REQUEST: Write out the whole of the material exactly.

DATA SECTION:
______

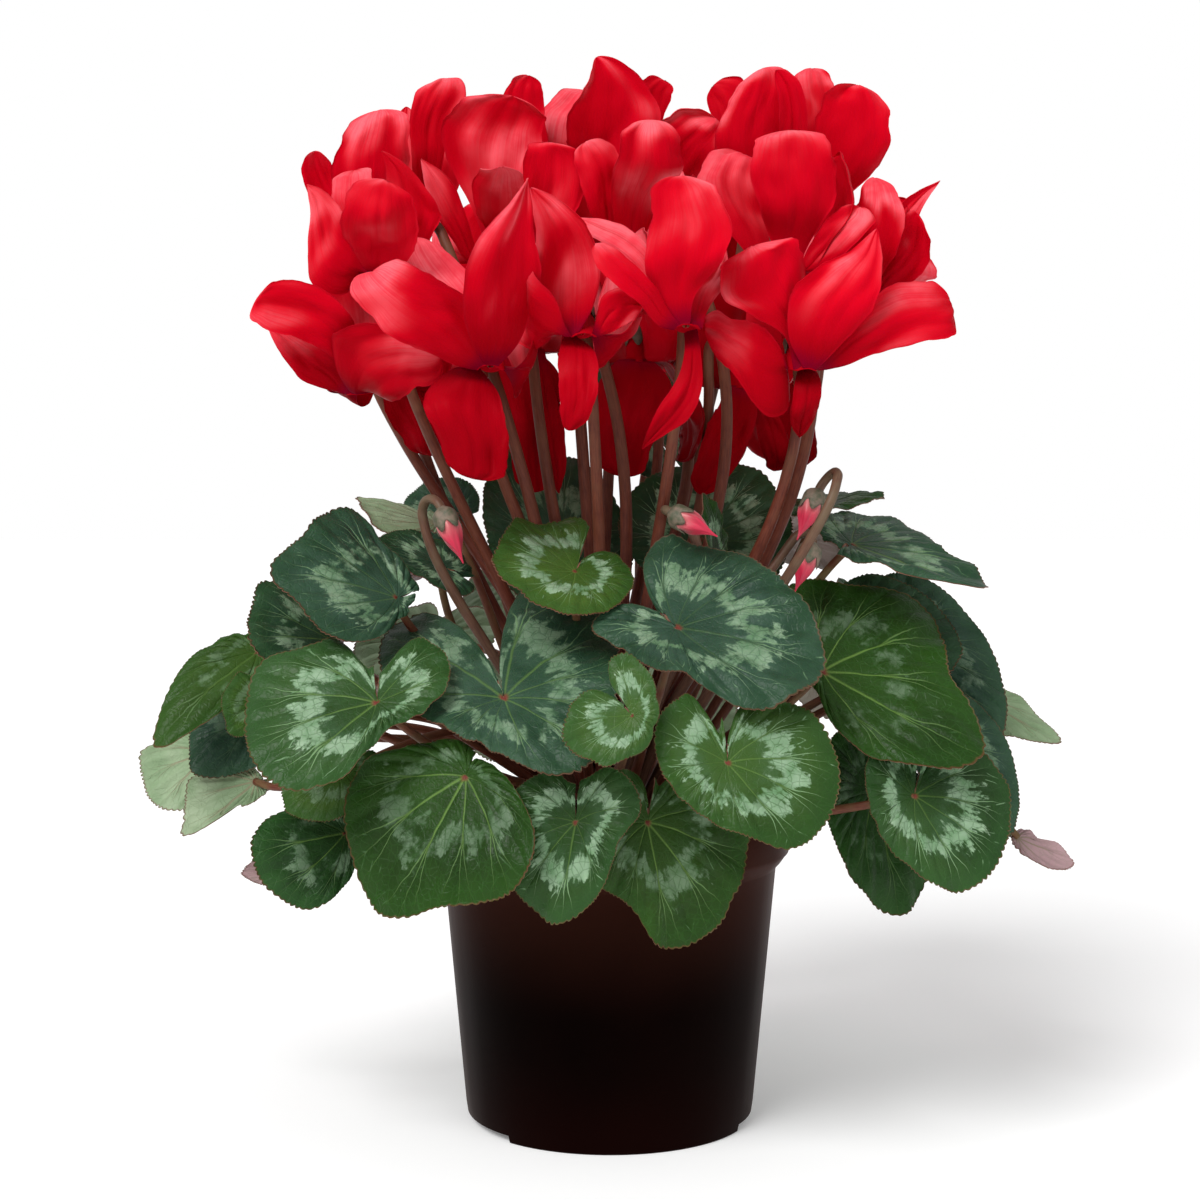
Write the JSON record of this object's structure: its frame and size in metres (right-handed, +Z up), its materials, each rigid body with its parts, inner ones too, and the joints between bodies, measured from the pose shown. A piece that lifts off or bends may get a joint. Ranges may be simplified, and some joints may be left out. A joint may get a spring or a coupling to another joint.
{
  "type": "potted cyclamen",
  "caption": "Flowering cyclamen in a round plastic nursery pot, with patterned heart-shaped leaves, nodding flowers and buds.",
  "frame": {"origin": "centre of the pot's flat resting pad, on the surface that the pot stands on", "axes": "+Z up along the pot's axis; the pictured side faces -Y; +X to the right of the picture"},
  "size_m": [0.333, 0.2547, 0.3814],
  "materials": {
    "pot_plastic": "satin dark brown moulded polypropylene",
    "soil": "crumbly dark peat compost",
    "tuber": "corky brown skin",
    "leaf": "fleshy leaf, dark green with a ring of silvery green blotches and light veins",
    "petal": "satin red petal, purple at the throat",
    "flower_stem": "smooth brownish-red stalk with a grey-green bloom",
    "bud": "green calyx over a furled pink-red bud"
  },
  "bodies": {
    "root": {"pot": "pot_plastic", "soil": "soil", "tuber": "tuber", "leaf_01": "leaf", "leaf_02": "leaf", "leaf_03": "leaf", "leaf_04": "leaf", "leaf_05": "leaf", "leaf_06": "leaf", "leaf_07": "leaf", "leaf_08": "leaf", "leaf_09": "leaf", "leaf_10": "leaf", "leaf_11": "leaf", "leaf_12": "leaf", "leaf_13": "leaf", "leaf_14": "leaf", "leaf_15": "leaf", "leaf_group_a": "leaf", "leaf_group_b": "leaf", "leaf_group_c": "leaf", "leaf_group_d": "leaf", "leaf_group_e": "leaf", "leaf_group_f": "leaf", "leaf_group_g": "leaf", "leaf_group_h": "leaf", "leaf_group_i": "leaf", "leaf_group_j": "leaf", "corolla_01": "petal", "corolla_02": "petal", "corolla_03": "petal", "corolla_04": "petal", "corolla_05": "petal", "corolla_06": "petal", "corolla_07": "petal", "corolla_08": "petal", "corolla_09": "petal", "corolla_10": "petal", "corolla_11": "petal", "corolla_12": "petal", "corolla_13": "petal", "corolla_14": "petal", "corolla_15": "petal", "corolla_16": "petal", "corolla_17": "petal", "corolla_18": "petal", "corolla_19": "petal", "corolla_20": "petal", "corolla_21": "petal", "flower_stems_a": "flower_stem", "flower_stems_b": "flower_stem", "flower_stems_c": "flower_stem", "flower_stems_d": "flower_stem", "flower_stems_e": "flower_stem", "flower_stems_f": "flower_stem", "flower_stems_g": "flower_stem", "bud_01": "bud", "bud_02": "bud", "bud_03": "bud", "bud_04": "bud"}
  },
  "joints": []
}
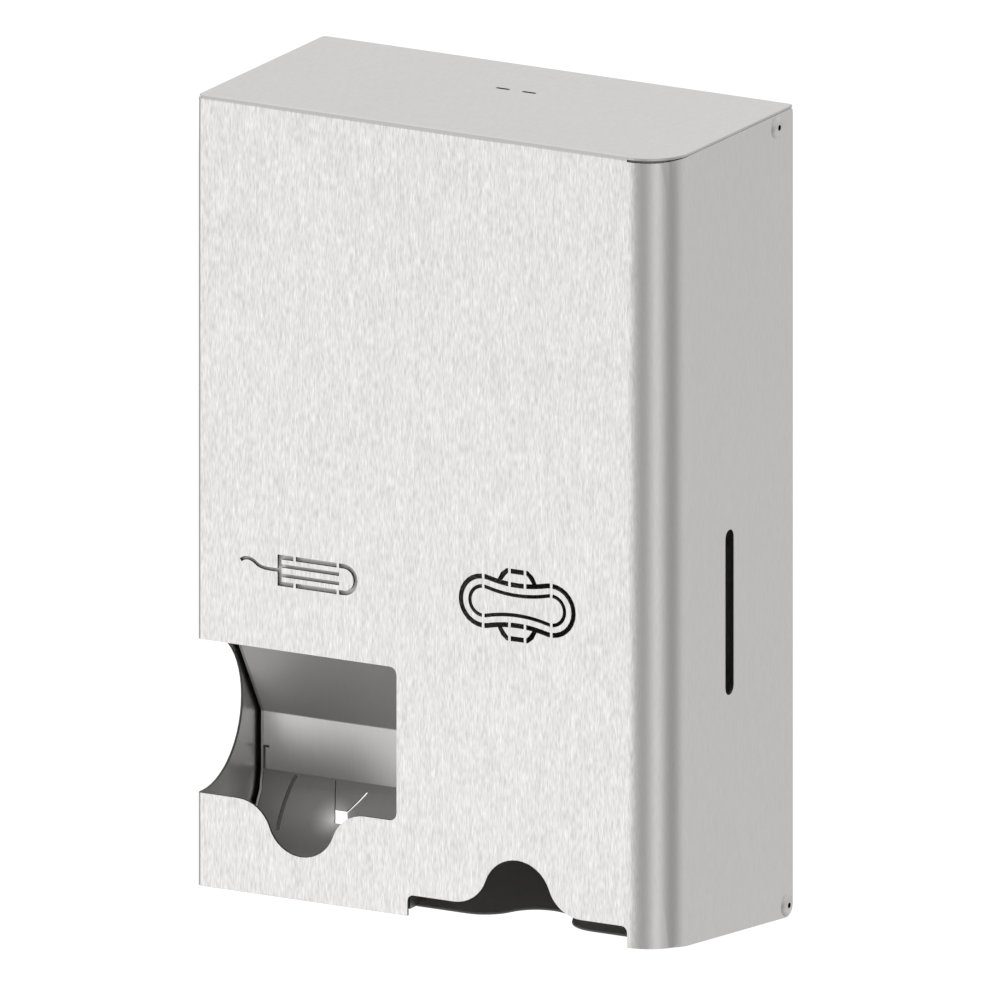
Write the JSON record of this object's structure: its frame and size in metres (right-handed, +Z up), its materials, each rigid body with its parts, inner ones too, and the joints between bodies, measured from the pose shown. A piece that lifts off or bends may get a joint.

______

OUTPUT OF THE TASK:
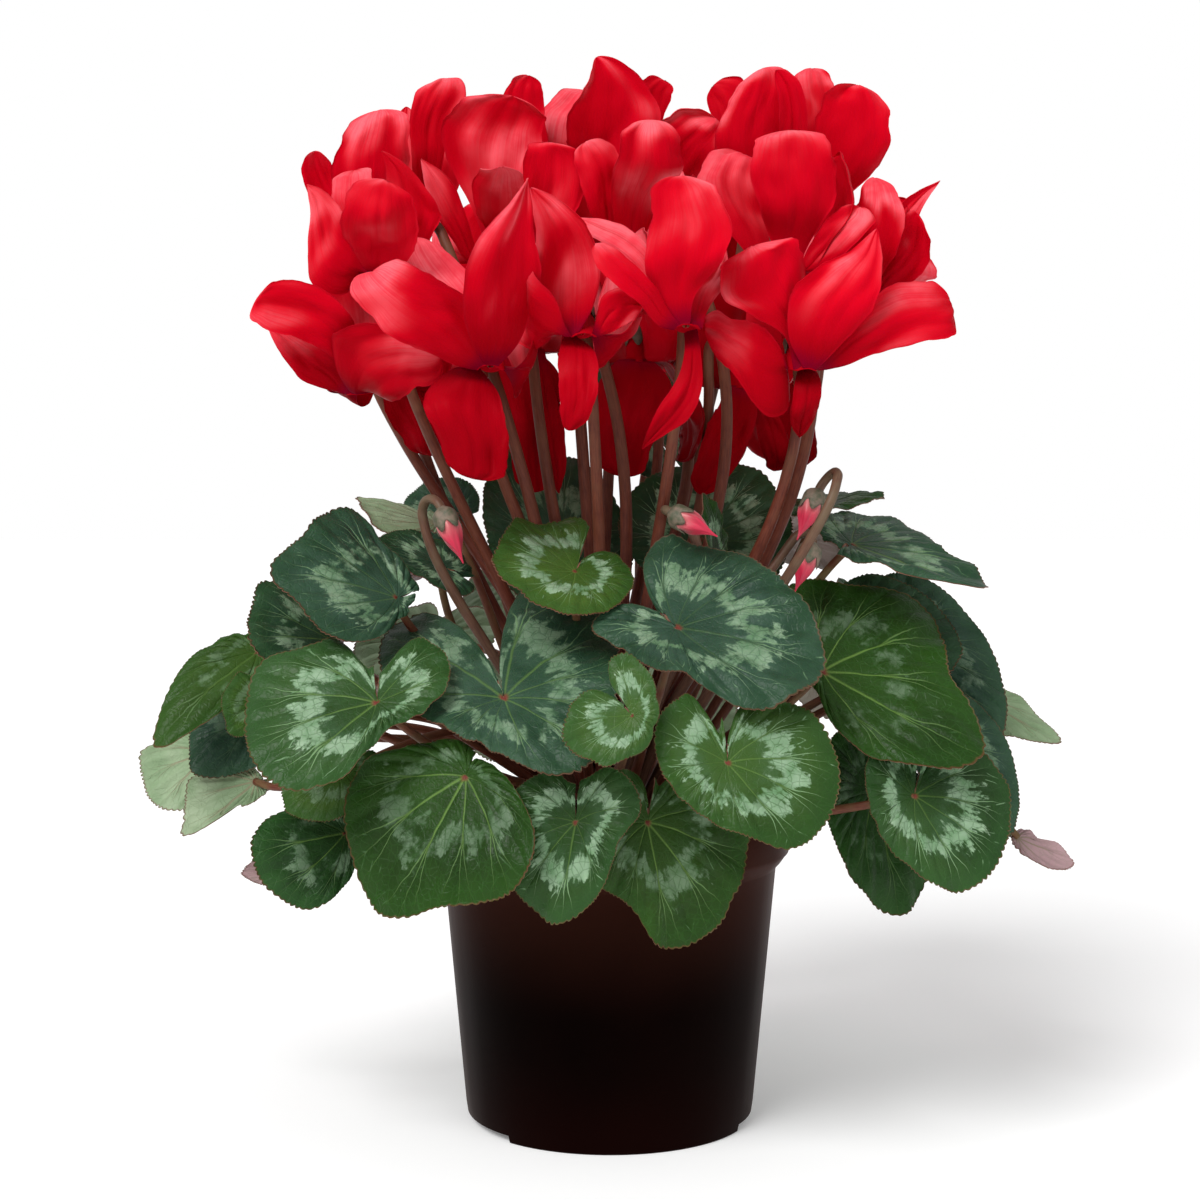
Write the JSON record of this object's structure: its frame and size in metres (right-handed, +Z up), its materials, each rigid body with its parts, inner ones too, and the joints between bodies, measured from the pose shown. A piece that lifts off or bends may get a joint. Ranges may be simplified, and some joints may be left out. A joint may get a spring or a coupling to another joint.
{
  "type": "potted cyclamen",
  "caption": "Flowering cyclamen in a round plastic nursery pot, with patterned heart-shaped leaves, nodding flowers and buds.",
  "frame": {"origin": "centre of the pot's flat resting pad, on the surface that the pot stands on", "axes": "+Z up along the pot's axis; the pictured side faces -Y; +X to the right of the picture"},
  "size_m": [0.333, 0.2547, 0.3814],
  "materials": {
    "pot_plastic": "satin dark brown moulded polypropylene",
    "soil": "crumbly dark peat compost",
    "tuber": "corky brown skin",
    "leaf": "fleshy leaf, dark green with a ring of silvery green blotches and light veins",
    "petal": "satin red petal, purple at the throat",
    "flower_stem": "smooth brownish-red stalk with a grey-green bloom",
    "bud": "green calyx over a furled pink-red bud"
  },
  "bodies": {
    "root": {"pot": "pot_plastic", "soil": "soil", "tuber": "tuber", "leaf_01": "leaf", "leaf_02": "leaf", "leaf_03": "leaf", "leaf_04": "leaf", "leaf_05": "leaf", "leaf_06": "leaf", "leaf_07": "leaf", "leaf_08": "leaf", "leaf_09": "leaf", "leaf_10": "leaf", "leaf_11": "leaf", "leaf_12": "leaf", "leaf_13": "leaf", "leaf_14": "leaf", "leaf_15": "leaf", "leaf_group_a": "leaf", "leaf_group_b": "leaf", "leaf_group_c": "leaf", "leaf_group_d": "leaf", "leaf_group_e": "leaf", "leaf_group_f": "leaf", "leaf_group_g": "leaf", "leaf_group_h": "leaf", "leaf_group_i": "leaf", "leaf_group_j": "leaf", "corolla_01": "petal", "corolla_02": "petal", "corolla_03": "petal", "corolla_04": "petal", "corolla_05": "petal", "corolla_06": "petal", "corolla_07": "petal", "corolla_08": "petal", "corolla_09": "petal", "corolla_10": "petal", "corolla_11": "petal", "corolla_12": "petal", "corolla_13": "petal", "corolla_14": "petal", "corolla_15": "petal", "corolla_16": "petal", "corolla_17": "petal", "corolla_18": "petal", "corolla_19": "petal", "corolla_20": "petal", "corolla_21": "petal", "flower_stems_a": "flower_stem", "flower_stems_b": "flower_stem", "flower_stems_c": "flower_stem", "flower_stems_d": "flower_stem", "flower_stems_e": "flower_stem", "flower_stems_f": "flower_stem", "flower_stems_g": "flower_stem", "bud_01": "bud", "bud_02": "bud", "bud_03": "bud", "bud_04": "bud"}
  },
  "joints": []
}
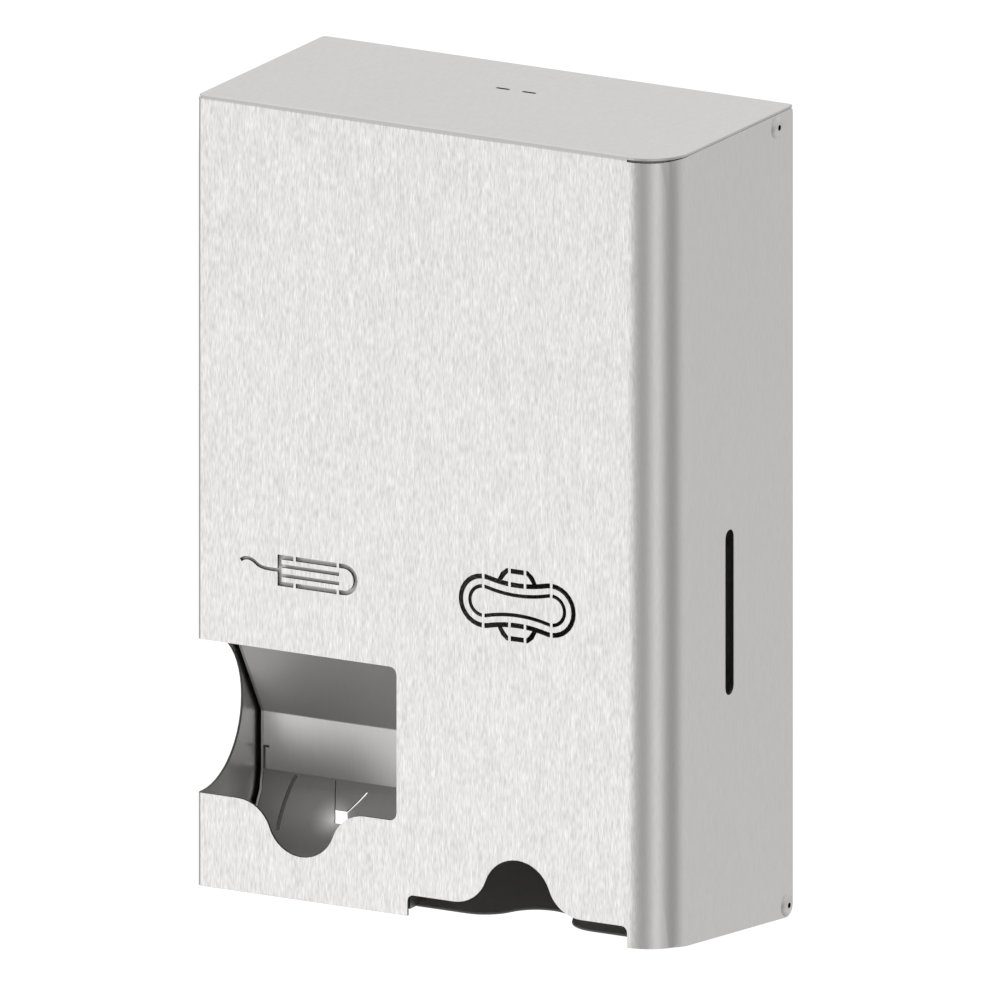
Write the JSON record of this object's structure: its frame and size in metres (right-handed, +Z up), its materials, each rigid body with its parts, inner ones too, and the joints between bodies, measured from the pose shown. A piece that lifts off or bends may get a joint.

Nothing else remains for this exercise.